▶ DATA SEGMENT:
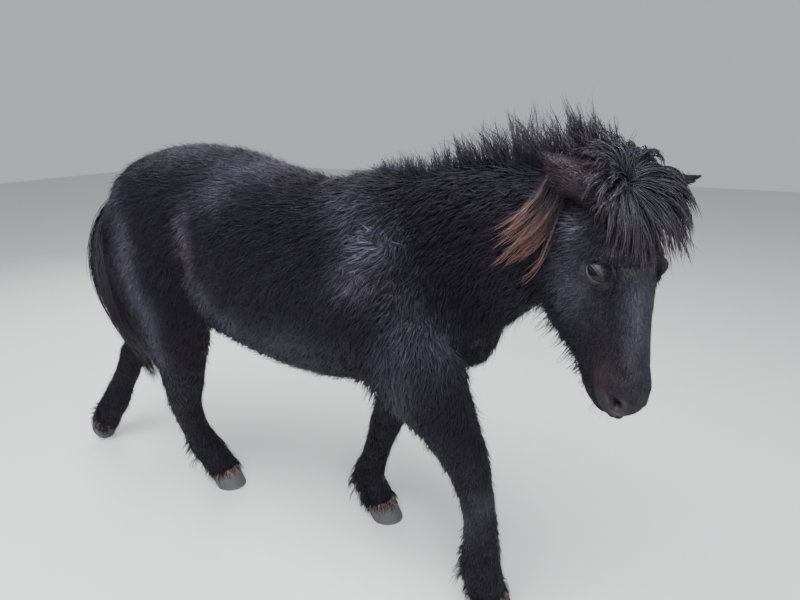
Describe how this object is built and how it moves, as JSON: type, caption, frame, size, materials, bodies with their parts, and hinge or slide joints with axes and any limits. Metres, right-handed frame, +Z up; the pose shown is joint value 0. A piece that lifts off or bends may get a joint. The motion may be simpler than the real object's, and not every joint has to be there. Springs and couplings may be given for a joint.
{
  "type": "icelandic horse, still life-size animal model",
  "caption": "Life-size still model of a young Icelandic horse in dense dark winter coat, walking with its head turned to its right.",
  "frame": {"origin": "on the floor, under the middle of the whole model's box", "axes": "+Z up; +X ahead, the way the trunk faces; +Y to the horse's left"},
  "size_m": [2.3838, 0.697, 1.4801],
  "materials": {
    "coat": "dense, soft, near-black winter fur with a cool sheen and brown tips",
    "long_hair": "long coarse black mane and tail hair, red-brown towards the tips",
    "ear_skin": "short dark fur over thin skin, long pale-brown hair inside the cup",
    "hoof_horn": "dull grey-brown horn with fine growth rings",
    "eye": "wet, dark brown, glossy"
  },
  "bodies": {
    "root": {"torso": "coat", "neck": "coat", "head": "coat", "foreleg_left": "coat", "foreleg_right": "coat", "hindleg_left": "coat", "hindleg_right": "coat", "tail": "long_hair", "ear_left": "ear_skin", "ear_right": "ear_skin", "eye_left": "eye", "eye_right": "eye", "hoof_fore_left": "hoof_horn", "hoof_fore_right": "hoof_horn", "hoof_hind_left": "hoof_horn", "hoof_hind_right": "hoof_horn"}
  },
  "joints": []
}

▶ WORK REQUIRED:
Quote the entire listing above exactly.

▶ WRITTEN RESPONSE:
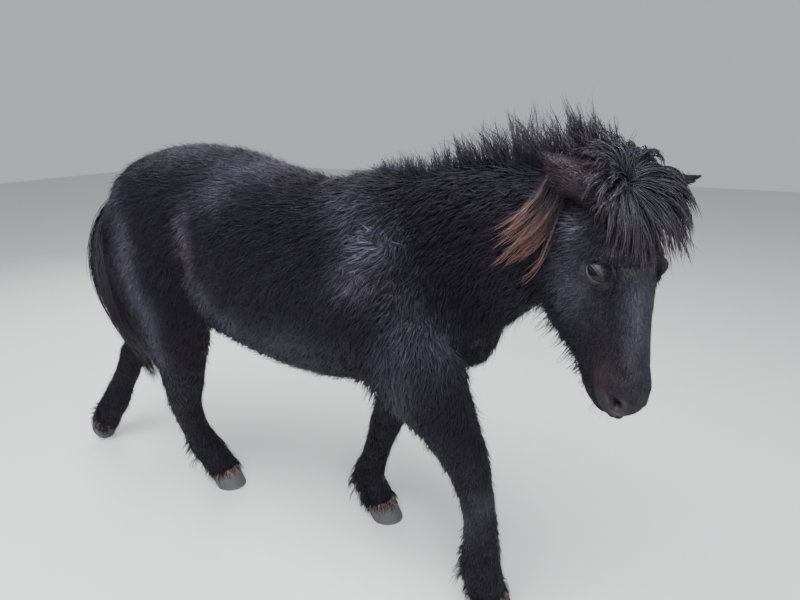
Describe how this object is built and how it moves, as JSON: type, caption, frame, size, materials, bodies with their parts, and hinge or slide joints with axes and any limits. Metres, right-handed frame, +Z up; the pose shown is joint value 0. A piece that lifts off or bends may get a joint. The motion may be simpler than the real object's, and not every joint has to be there. Springs and couplings may be given for a joint.
{
  "type": "icelandic horse, still life-size animal model",
  "caption": "Life-size still model of a young Icelandic horse in dense dark winter coat, walking with its head turned to its right.",
  "frame": {"origin": "on the floor, under the middle of the whole model's box", "axes": "+Z up; +X ahead, the way the trunk faces; +Y to the horse's left"},
  "size_m": [2.3838, 0.697, 1.4801],
  "materials": {
    "coat": "dense, soft, near-black winter fur with a cool sheen and brown tips",
    "long_hair": "long coarse black mane and tail hair, red-brown towards the tips",
    "ear_skin": "short dark fur over thin skin, long pale-brown hair inside the cup",
    "hoof_horn": "dull grey-brown horn with fine growth rings",
    "eye": "wet, dark brown, glossy"
  },
  "bodies": {
    "root": {"torso": "coat", "neck": "coat", "head": "coat", "foreleg_left": "coat", "foreleg_right": "coat", "hindleg_left": "coat", "hindleg_right": "coat", "tail": "long_hair", "ear_left": "ear_skin", "ear_right": "ear_skin", "eye_left": "eye", "eye_right": "eye", "hoof_fore_left": "hoof_horn", "hoof_fore_right": "hoof_horn", "hoof_hind_left": "hoof_horn", "hoof_hind_right": "hoof_horn"}
  },
  "joints": []
}